Matter of Haigler v Keyser |
2017 NY Slip Op 07904 |
Decided on November 9, 2017 |
Appellate Division, Third Department |
Published by New York State Law Reporting Bureau pursuant to Judiciary Law § 431. |
This opinion is uncorrected and subject to revision before publication in the Official Reports. |
Decided and Entered: November 9, 2017
524408
v
WILLIAM KEYSER, as Superintendent of Sullivan Correctional Facility, Respondent.
Calendar Date: September 19, 2017
Before: Peters, P.J., Lynch, Rose, Mulvey and Aarons, JJ.
Robert Haigler, Woodbourne, petitioner pro se.
Eric T. Schneiderman, Attorney General, Albany (Marcus J. Mastracco of counsel), for respondent.
MEMORANDUM AND JUDGMENT
Proceeding pursuant to CPLR article 78 (transferred to this Court by order of the Supreme Court, entered in Sullivan County) to review a determination of respondent finding petitioner guilty of violating certain prison disciplinary rules.
Upon receiving a forged permit that purported to authorize petitioner to possess a radio, petitioner refused an order to produce said radio and claimed that the radio belonged to him. Petitioner ultimately produced the radio, which bore the identification number of another inmate. As a result of this incident, petitioner was charged in a misbehavior report with refusing a direct order, unauthorized exchange, interfering with an employee, forgery and making a false statement. Following a tier II disciplinary hearing, petitioner was found guilty of the
charges. That determination was affirmed upon administrative appeal. This CPLR article 78 proceeding ensued.

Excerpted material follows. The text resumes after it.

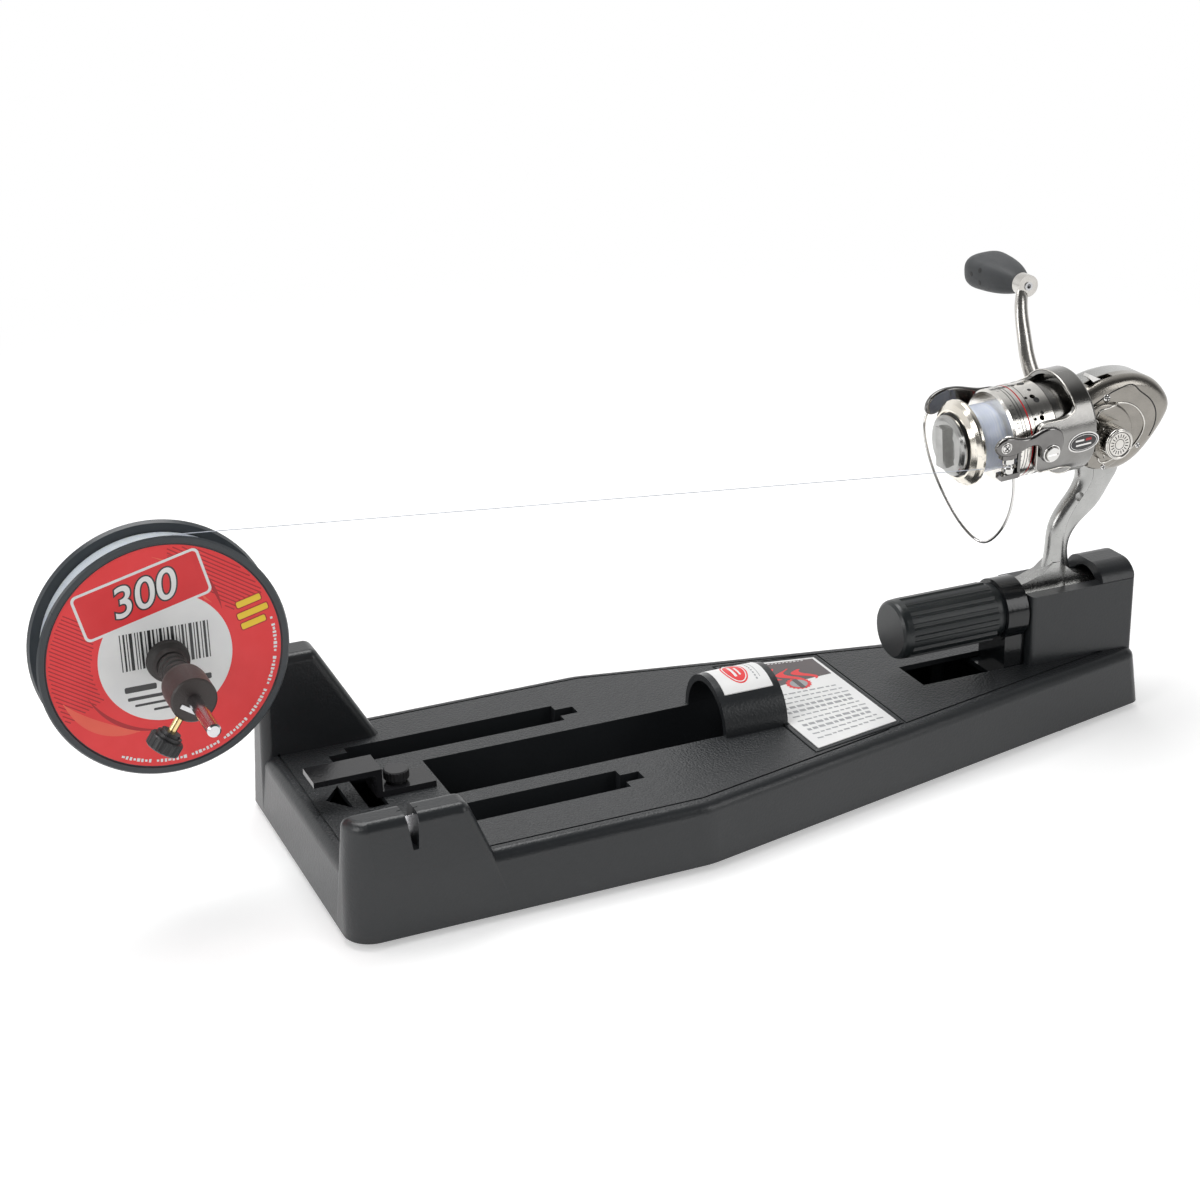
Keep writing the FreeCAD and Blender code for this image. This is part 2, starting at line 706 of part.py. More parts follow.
def make_base_shell():
    """Tray with two posts, the tool channel, the side slots, the arch and the reel block."""
    tray = prism("tray", "XY", base_outline(0), rim, plate, draft=-side_draft)
    left_corner = left.number + 10
    right_corner = right.number - 10
    tray = rounded("tray_left", tray, corner_round,
                   lambda edge: upright(edge) and middle(edge).x < left_corner)
    tray = rounded("tray_right", tray, tip_round,
                   lambda edge: upright(edge) and middle(edge).x > right_corner)
    kink_x = kink.number
    tray = rounded("tray_kink", tray, kink_round,
                   lambda edge: upright(edge) and abs(middle(edge).x - kink_x) < 3)
    top_z = plate.number - 0.01
    tray = rounded("tray_soft", tray, edge_round, lambda edge: middle(edge).z > top_z)
    far_post, near_post = [soft_post(post) for post in make_posts(as_size(0), "outside")]
    block = box("block", (left + block_start, -block_half, plate - wall),
                (block_end, block_half, plate + block_height))
    hood = box("hood", (block_end - hood_length, -block_half, plate),
               (block_end, block_half, plate + hood_height))
    hood_top = (plate + hood_height).number - 0.1
    hood = rounded("hood_soft", hood, hood_round,
                   lambda edge: direction(edge)[0] > 0.9 and middle(edge).z > hood_top)
    saddle = fuse("saddle", block, hood)
    above = (plate + 1).number
    saddle = rounded("saddle_soft", saddle, block_round,
                     lambda edge: upright(edge) and middle(edge).z > above and edge.Length > 20)
    arch = rod("arch_outside", channel_half + arch_wall, arch_length, left + arch_start, 0, plate)
    outside = fuse("shell_outside", tray, far_post, near_post, saddle, arch)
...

Initially, respondent concedes, and our review of the record confirms, that substantial evidence does not support the charge of interfering with an employee. Accordingly, we annul that part of the determination, but we do not need to remit the matter for a redetermination of the penalty because the penalty has been completed and no loss of good time was imposed (see Matter of Young v Keyser, 136 AD3d 1084, 1084 [2016]; Matter of Edwards v Annucci, 131 AD3d 770, 770 [2015]). As for the determination finding petitioner guilty of refusing a direct order, unauthorized exchange, forgery and making a false statement, the misbehavior report, [*2]hearing testimony and related documentation provide substantial evidence to support the determination (see Matter of Alicea v Fischer, 108 AD3d 888, 888-889 [2013]; Matter of Gloss v Fischer, 65 AD3d 1430, 1431 [2009], lv denied 13 NY3d 714 [2009]). As a prison inmate, petitioner was required to promptly comply with the directive to produce the radio (see Matter of Curry v Annucci, 148 AD3d 1395, 1396 [2017]; Matter of Tarbell v Prack, 89 AD3d 1342, 1343 [2011]). To the extent that petitioner denied, among other things, forging the permit and exchanging the radio with another inmate and claimed to have found the radio, these claims presented credibility issues for the Hearing Officer to resolve (see e.g. Matter of Canzater-Smith v Venettozzi, 150 AD3d 1518, 1518-1519 [2017]). We have considered petitioner's remaining procedural contentions and find that they are either unpreserved for our review or lacking in merit.
Peters, P.J., Lynch, Rose, Mulvey and Aarons, JJ., concur.
ADJUDGED that the determination is modified, without costs, by annulling so much thereof as found petitioner guilty of interfering with an employee; petition granted to that extent and respondent is directed to expunge all references to this charge from petitioner's institutional record; and, as so modified, confirmed.